Purple prose is hard to define and somewhat objective, but it is essentially language that is excessively ornate and overdone. It is verbose, redundant and melodramatic. And usually it is at odds with the writer’s true voice. Arthur Quiller-Couch coined the phrase ‘murder your darlings’ and I try to obey.

But what happens to the vivid image, the phrase that sings through my heart and whispers in my ear when I try to sleep? I don’t murder it, no.

I simply transplant it to a more conducive spot, where it can grow and find full expression.

Much as I would do in my garden, where there are no weeds, just plants out of place. (Sometimes that place is the compost heap, but I digress.)

I take my eye-catching words and make them into poetry.

In poetry the vivid image is encouraged and welcomed. I may not be much of a poet, but writing it exercises different writing muscles.

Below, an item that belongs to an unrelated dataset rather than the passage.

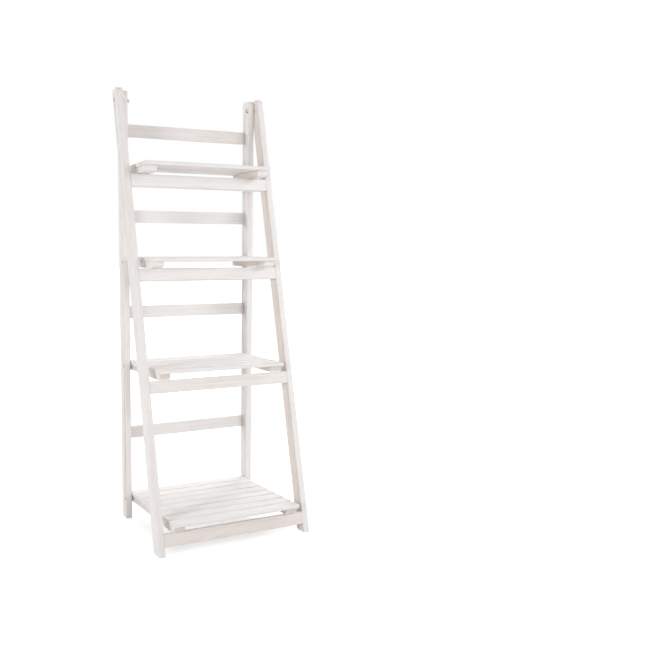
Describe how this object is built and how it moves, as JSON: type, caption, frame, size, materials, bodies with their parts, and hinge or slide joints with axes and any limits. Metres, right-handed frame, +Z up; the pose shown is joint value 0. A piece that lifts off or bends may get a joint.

It encourages economy as well as expansive imagery, squeezing a quart of meaning into a pint pot of syllables and stanzas.

John Vorhaus put it well in his recent post Easy no help you where he talked about challenging yourself to do difficult things, in order to grow as a writer.

I agree wholeheartedly, though like any form of exercise, each to their own. I can’t imagine writing detective stories or historical romance for practice. Not my thing at all. But prompts and random words and genre-mashing? Bring it on.

Poetry is difficult to do well but I enjoy the attempt, so that’s where I push and test my writing skills.  I can take my newfound discipline of economy with words back to my novels and short stories. The aim is sharper, leaner description without getting too flowery.

And I don’t miss my brilliant phrases, because they have another place to bloom.